Tad Hershorn’s biography on jazz impresario Norman Granz belongs in all music libraries, not only for the praiseworthy writing, but also for the fact that its subject is a leading light of the arts in the twentieth century. In the world of jazz, there were three main players who developed artists and records, concert tours, and the concept of the live music festival. George Wein brought this last phenomenon to fruition, while John Hammond was an influential talent scout and record producer who began with Swing Era jazz and ended in the 1980s with pop/rock. The third major player was Norman Granz, and as Hershorn himself states in his prologue, “this volume, by telling the story of Granz, the most independent of the three, completes the narrative of how jazz reached a mass audience in the heyday of the music” (p. 3). Hershorn’s organization and presentation of the material, gleaned from unique primary source riches (many of which are housed at the Institute of Jazz Studies at Rutgers where Hershorn is an archivist), along with numerous secondary sources and interviews, make this book an authoritative overview of Granz’s life. As Hershorn was able to interview many people close to Granz, and the subject himself at the end of his life, the material here offers deep insight into the rarified experiences at the top of the jazz world, with engaging accounts of the inner workings of concert tours, major milestones in [End Page 557] the recording studios, and Granz’s devotion to the struggle for racial justice.

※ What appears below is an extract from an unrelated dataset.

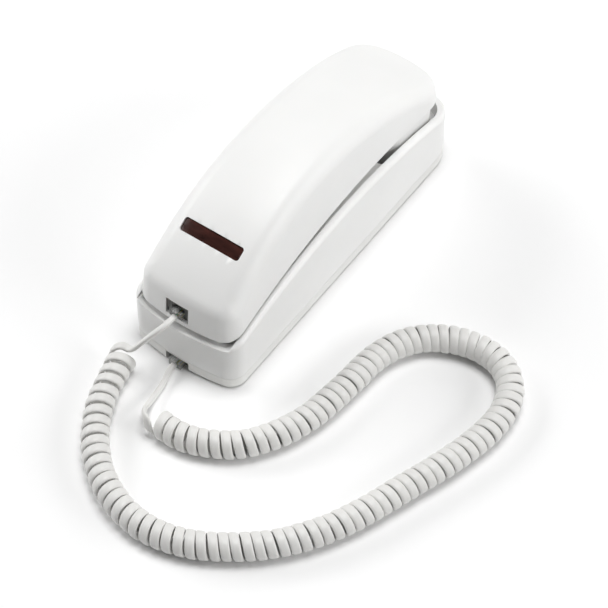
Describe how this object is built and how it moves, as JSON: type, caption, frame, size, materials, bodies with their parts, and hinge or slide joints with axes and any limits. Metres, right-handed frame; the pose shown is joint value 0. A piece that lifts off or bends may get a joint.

Hershorn’s own skills as a former newspaper writer, cultural historian, and archivist help to draw out and interpret the key events of Granz’s life, even when Granz himself worked to obscure some of that effort: “He disposed of about seventy boxes of files probably dating from the late 1940s or early 1950s, a veritable treasure, stored in the back room of his Beverly Hills offices. . . . It underscores the biographer’s difficulties in venturing to reconstruct a whole from fragments of the past” (p. 10). Despite this loss, Hershorn’s research and interview subjects (such as Oscar Peterson, Buddy DeFranco, and tour manager Peter Cavello) yielded a wealth of material that resulted in this book. With as much access as he had to the subject, he explains that unpacking all of the personal accounts and creating a reliable story was no easy task: “I have withheld some personal details where the omission does not distort the story, and I resisted speculation when there was no collaboration to justify including in this book. Norman Granz primarily recounts a professional life writ large upon jazz performance and recording, the life of a man with a gift for turning both into gold and a will to lock horns with anyone that got in his way, especially where racial justice and ‘his’ musicians were involved” (p. 13).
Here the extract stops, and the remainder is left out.